REVIVAL AND REFORMATION
Alfred sought to know by what he held the land. Having secured the deliverance of England as King David he sought as King Solomon in times of peace to retrieve the lost scholars, revive the floundering education, restore the justice system, raise the debased church, restart a broken economy, and reinstate a better currency, reinforced broken defences, retrained a new army, and rectify a new navy. Alfred understood as the native of Northumbria that the vikings were not the cause of England’s overthrow. They were the result. The result of an apostate people dwelling on formally Christian soil. He devoted himself as King Josiah to a revival of Christian learning and Christian worship. He translated several great works of Christendom into the Anglo-Saxon tongue such as The Consolation of Philosophy, Soliloquies of Augustine, Pastoral Care, and the first fifty psalms of the Bible. He also tasked the nobles to learn the scholarly Latin tongue. One biographer records, “Alfred orchestrated a tremendous revival of literacy, a revival that culminated in the greatest literary renaissance ever experienced in Anglo-Saxon Britain.” The end of literacy for Alfred was the Solomon-like, kingly virtue of wisdom. Thus any man presently holding or aspiring to office must attain this royal skill. Alfred composed the most comprehensive set of laws in his Domboc, or Book of Dooms. These would set the foundation for the English Common Law, the Magna Carta, and the legal systems of Canada, America, Australia, and New Zealand. His Domboc drew from the ten commandments and other prohibitions of Moses for sins and transgressions which would doom the nation of Israel. He applied the principles of Moses’ dooms and commandments to the nation of England. Justice was thereby established on the Bible and Law of God. “Of this one law” wrote Alfred, “a man can think, that he must judge all in justice; he needs no other book-book. He thinks that he should not judge to any man which he would not have judged to himself; if he then sought judgment over him.” Alfred’s laws were marked by the principle of restitution, and that the punishment must fit the crime. His laws insisted on keeping oaths and pledges, forbidding sedition and treason, offenders making restitution to victims, sexual morality, ending honour killings and family feuds. After twenty eight years of reigning, at the age of 50, in 899 King Alfred echoed Isaiah in his dying words to his throne heir and son.

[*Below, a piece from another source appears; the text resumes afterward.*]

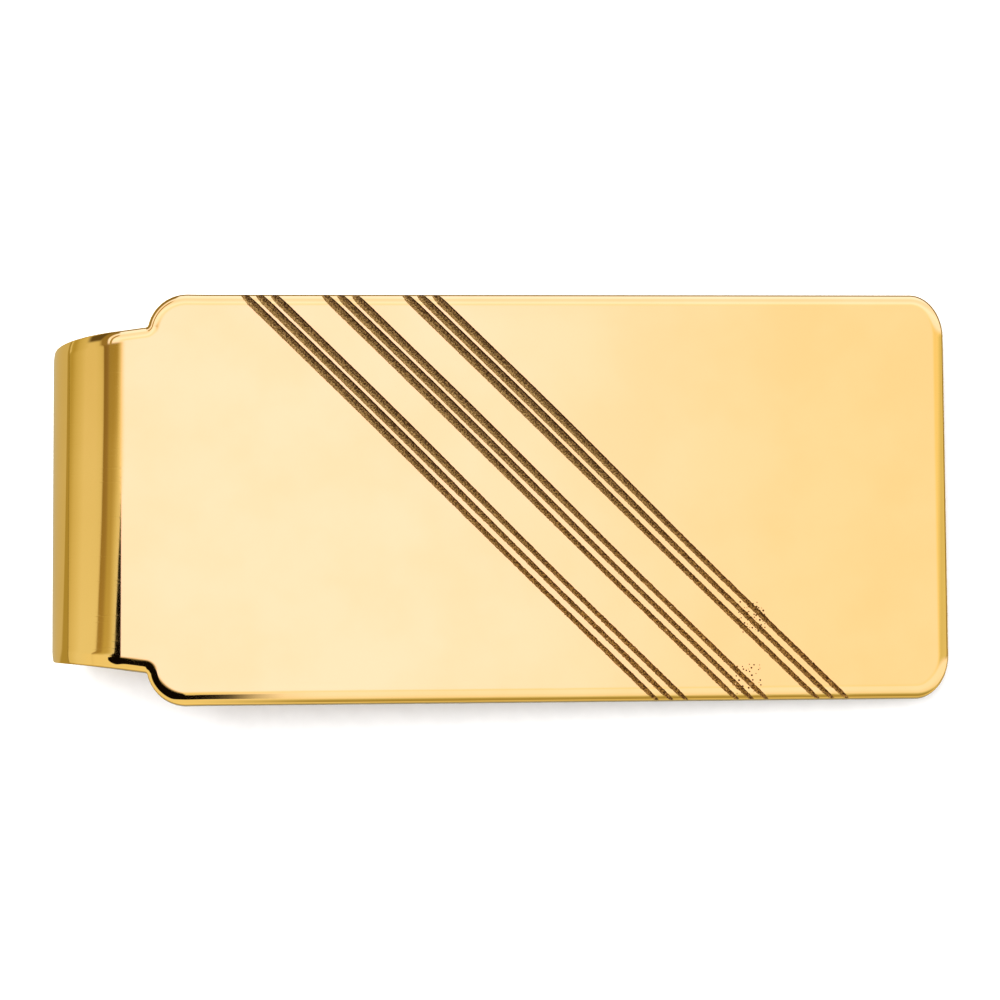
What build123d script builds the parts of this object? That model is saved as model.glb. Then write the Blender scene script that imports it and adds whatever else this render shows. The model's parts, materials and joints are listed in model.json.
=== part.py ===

“Thus quoth Alfred: “My dear son, come near;
Sit thou beside, and I will teach thee here.
I fell mine hour is well-nigh come, my son’
My face is white, my days are almost done:
And thou in all my state shalt stand alone:
I pray thee, for mine own dear child thou art,
Lord of this people, play their father’s part,
Be thou the orphan’s sire, the widow’s friend,
Comfort the poor man, and the weak defend;
With all thy might
Succour the right,
And be strong
Against the wrong:
And thou, my son, by law thyself restrain,
So God shall be thy Guide, and glorious Gain;
Call thou for help’s Him in every need,
And He shall give thee greatly to succeed.”